На часах в холле — девять вечера. В глазах плывет и все кажется жутким сном. Но во сне не хочется спать…
Наконец, едем домой. Я обессиленно валюсь в «постель», но заснуть не могу. На кухне тихо плачет мать — рука болит и пухнет. Обезболивающее не помогает. Часа в три ночи пытаюсь вызвать «скорую» из телефонного автомата во дворе — хуй. «Давайте домашний телефон, иначе не поедем». Достаю из заначки четыре трешки, наказываю матушке сидеть дома, сам иду ловить такси. В три часа ночи, ага. Слава Богу, неподалеку была стоянка и там зависла одна машина. Сажусь, едем к дому. взбегаю на третий этаж — в квартире никого. НИКОГО!
Спускаюсь к такси, решаю — таки «скорая» приехала, увезла в травму. Едем на Тверскую, естественно, никто туда мать не привозил. Опять пулей летим к дому, обнаруживаю матушку дома. Она, оказывается, ходила к остановке, а мы к дому подъехали с другой стороны…
В общем, на двенадцать рублей накатался. В травме оказалось, что слишком тугой гипс наложили. Домой приехали уже под утро…

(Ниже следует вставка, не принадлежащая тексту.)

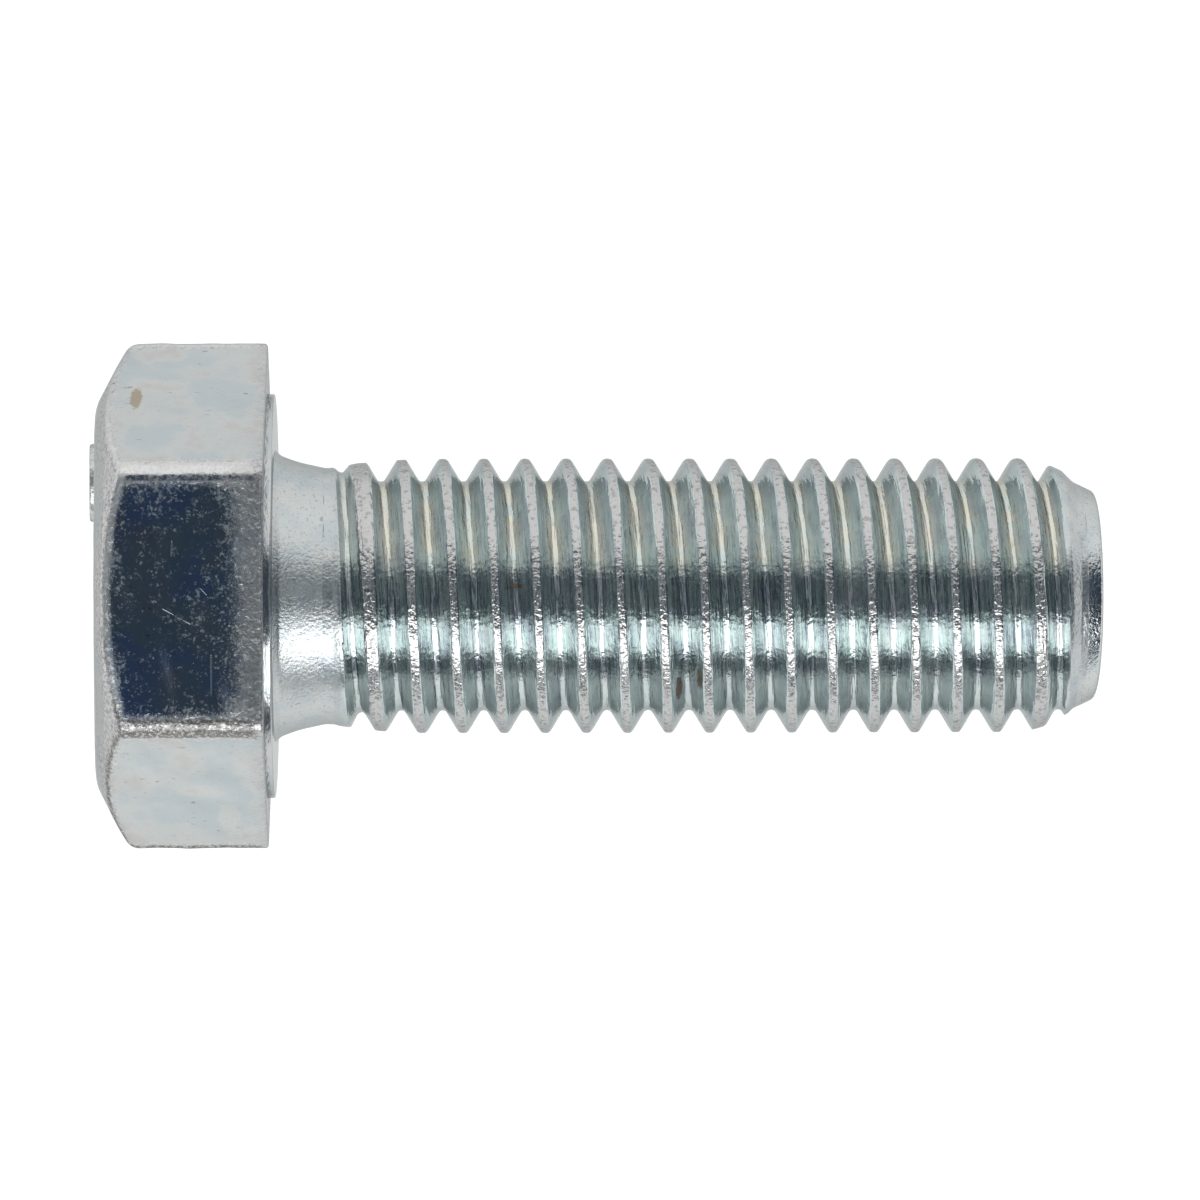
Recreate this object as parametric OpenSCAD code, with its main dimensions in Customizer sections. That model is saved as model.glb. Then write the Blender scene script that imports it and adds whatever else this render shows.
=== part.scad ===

Естественно, на работу я не пошел. Мне влепили прогул, устроили разбор на собрании участка. Попросили рассказать почему. Рассказал. Первая же реплика от коллег: «Ишь, миллионер, на такси он разъезжает!»… Не поверили, поехали домой проверять. И лишь когда увидели мать с гипсом, когда от нее услышали все то же самое — влепили устный выговор и лишили премии.
Видимо, чтоб больше на такси не ездил.
<флегматично>
Щас набегут пидорасы и начнут тебе объяснять, что ты сам во всем виноват.
<пожав плечами>
На то они и пидорасы.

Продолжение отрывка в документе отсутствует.